In our time, invention and exaltation describe well the duties of a religious artist. Invention here has the older definition of the word; it does not mean creating from nothing, but rather finding. If the artistic traditions have been buried, his task is to discover them; if they have been stolen, his task is to retake them. Once they are found or retaken, his task is to bring them to their proper place and give them honor as high as his abilities make possible; that is, to exalt them. This is like carrying the stolen relics back to Jerusalem, as Heraclius once did.

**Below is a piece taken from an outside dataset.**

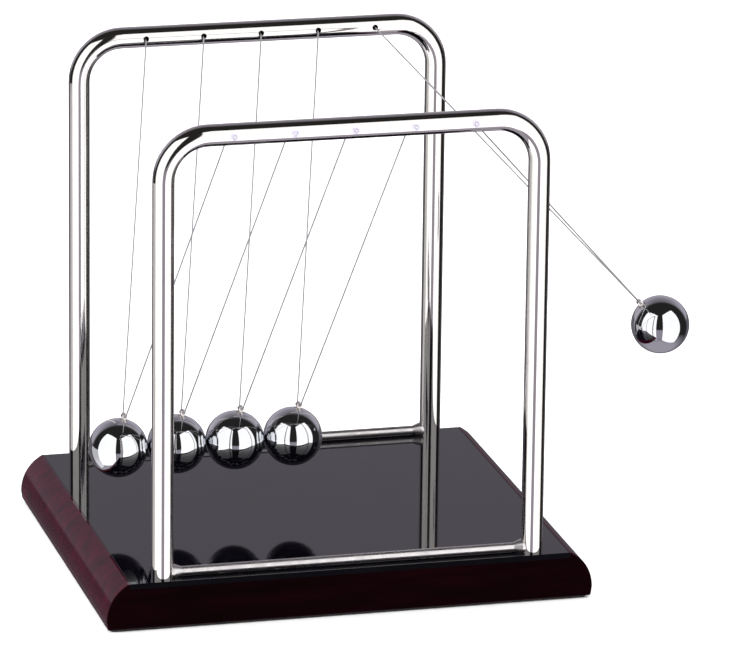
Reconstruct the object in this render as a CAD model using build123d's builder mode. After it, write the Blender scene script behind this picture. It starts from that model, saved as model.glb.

The Golden Legend recounts:
Heraclius rode down the Mount of Olives, mounted on his royal palfrey and arrayed in imperial regalia, intending to enter the city by the gate through which Christ had passed on His way to Crucifixion. But suddenly the stones of the gateway fell down and locked together, forming an unbroken wall. To the amazement of everyone, an angel of the Lord, carrying a cross in his hands, appeared above the wall and said: When the King of heaven passed through this gate to suffer death, there was no royal pomp; he rode a lowly ass, to leave an example of humility to his worshippers.... With those words the angel vanished. The emperor shed tears, took off his boots and stripped down to his shirt, received the cross of the Lord into his hands, and humbly carried it toward the gate. The hardness of the stones felt the force of a command from heaven, and the gateway raised itself from the ground and opened wide to allow passage to those entering.Here is a lesson for those who seek, as I do, to reintroduce the traditions; no project, even a righteous one, will meet divine favor unless it is undertaken with humility. It is not the artist that is to be arrayed, celebrated and exalted. God would rather brick him out of the Holy City than admit him to the ruin of his soul.
I often quote the fathers of the Second Council of Nicea, which was convoked in the year 787 to end the first iconoclast crisis. They said: The tradition does not belong to the painter; the art alone is his. True arrangement and disposition belong to the holy fathers. I consider the arrangement and disposition that belong to the fathers to be something like a relic, and the art that belongs to the painter to be something like the making of a reliquary. Artistry without tradition is like an empty reliquary; beautiful perhaps, but unworthy of veneration. Tradition without artistry is like a relic kept in a cardboard box; worthy of veneration, but deserving of better treatment.
I believe that the traditions of sacred art deserve exaltation for the very same reason the relics of Our Lord’s Passion deserve it - because they touched God.
Jacobus de Voragine, The Golden Legend, translated by William Granger Ryan, (Princeton University Press, 1993).